Task description:
Print out the material that follows word for word.
— start —
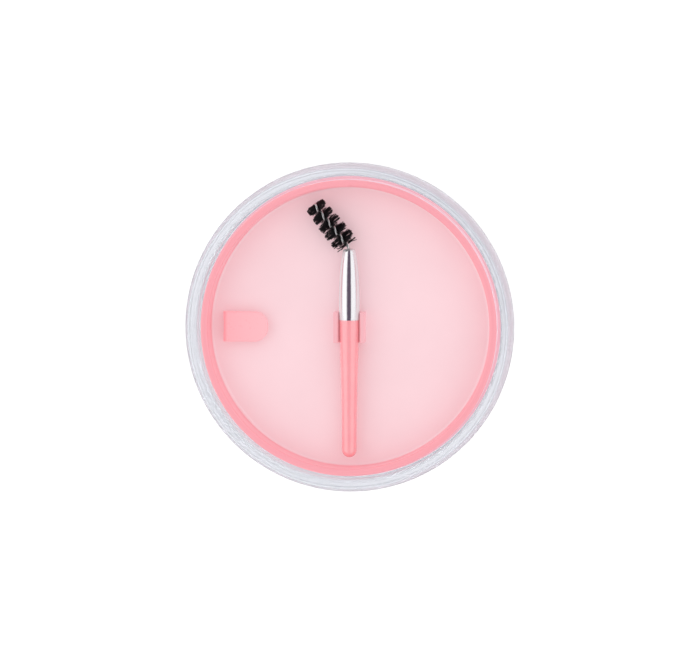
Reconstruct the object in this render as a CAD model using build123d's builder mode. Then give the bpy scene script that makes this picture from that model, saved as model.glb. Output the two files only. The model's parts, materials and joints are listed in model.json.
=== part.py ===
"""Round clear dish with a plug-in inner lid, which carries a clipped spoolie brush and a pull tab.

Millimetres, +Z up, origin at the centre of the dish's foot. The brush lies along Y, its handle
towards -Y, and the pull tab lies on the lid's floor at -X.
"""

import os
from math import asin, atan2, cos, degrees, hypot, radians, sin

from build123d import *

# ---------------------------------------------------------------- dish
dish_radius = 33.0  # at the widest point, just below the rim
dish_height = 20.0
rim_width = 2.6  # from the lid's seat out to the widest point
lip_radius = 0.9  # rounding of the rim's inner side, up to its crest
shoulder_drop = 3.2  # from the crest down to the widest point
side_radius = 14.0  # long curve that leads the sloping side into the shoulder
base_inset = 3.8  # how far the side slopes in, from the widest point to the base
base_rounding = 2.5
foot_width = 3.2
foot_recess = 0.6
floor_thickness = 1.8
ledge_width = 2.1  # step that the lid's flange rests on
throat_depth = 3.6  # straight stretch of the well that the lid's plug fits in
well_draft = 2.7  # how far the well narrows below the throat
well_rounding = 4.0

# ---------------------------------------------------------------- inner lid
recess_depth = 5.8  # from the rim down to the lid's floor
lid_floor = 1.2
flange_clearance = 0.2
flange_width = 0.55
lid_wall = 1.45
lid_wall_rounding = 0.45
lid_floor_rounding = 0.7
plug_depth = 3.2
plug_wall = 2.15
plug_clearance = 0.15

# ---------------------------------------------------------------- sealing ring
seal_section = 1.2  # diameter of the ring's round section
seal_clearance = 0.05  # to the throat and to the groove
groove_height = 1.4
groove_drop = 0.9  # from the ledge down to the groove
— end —
Task response:
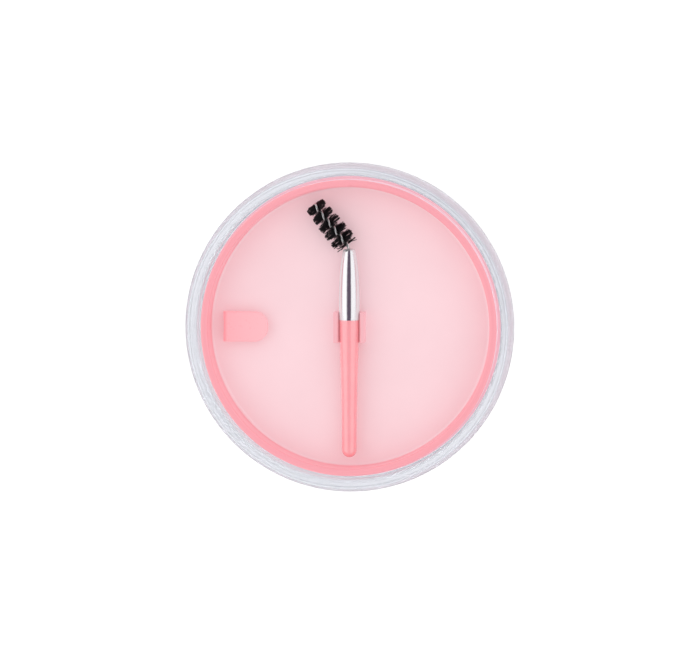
Reconstruct the object in this render as a CAD model using build123d's builder mode. Then give the bpy scene script that makes this picture from that model, saved as model.glb. Output the two files only. The model's parts, materials and joints are listed in model.json.
=== part.py ===
"""Round clear dish with a plug-in inner lid, which carries a clipped spoolie brush and a pull tab.

Millimetres, +Z up, origin at the centre of the dish's foot. The brush lies along Y, its handle
towards -Y, and the pull tab lies on the lid's floor at -X.
"""

import os
from math import asin, atan2, cos, degrees, hypot, radians, sin

from build123d import *

# ---------------------------------------------------------------- dish
dish_radius = 33.0  # at the widest point, just below the rim
dish_height = 20.0
rim_width = 2.6  # from the lid's seat out to the widest point
lip_radius = 0.9  # rounding of the rim's inner side, up to its crest
shoulder_drop = 3.2  # from the crest down to the widest point
side_radius = 14.0  # long curve that leads the sloping side into the shoulder
base_inset = 3.8  # how far the side slopes in, from the widest point to the base
base_rounding = 2.5
foot_width = 3.2
foot_recess = 0.6
floor_thickness = 1.8
ledge_width = 2.1  # step that the lid's flange rests on
throat_depth = 3.6  # straight stretch of the well that the lid's plug fits in
well_draft = 2.7  # how far the well narrows below the throat
well_rounding = 4.0

# ---------------------------------------------------------------- inner lid
recess_depth = 5.8  # from the rim down to the lid's floor
lid_floor = 1.2
flange_clearance = 0.2
flange_width = 0.55
lid_wall = 1.45
lid_wall_rounding = 0.45
lid_floor_rounding = 0.7
plug_depth = 3.2
plug_wall = 2.15
plug_clearance = 0.15

# ---------------------------------------------------------------- sealing ring
seal_section = 1.2  # diameter of the ring's round section
seal_clearance = 0.05  # to the throat and to the groove
groove_height = 1.4
groove_drop = 0.9  # from the ledge down to the groove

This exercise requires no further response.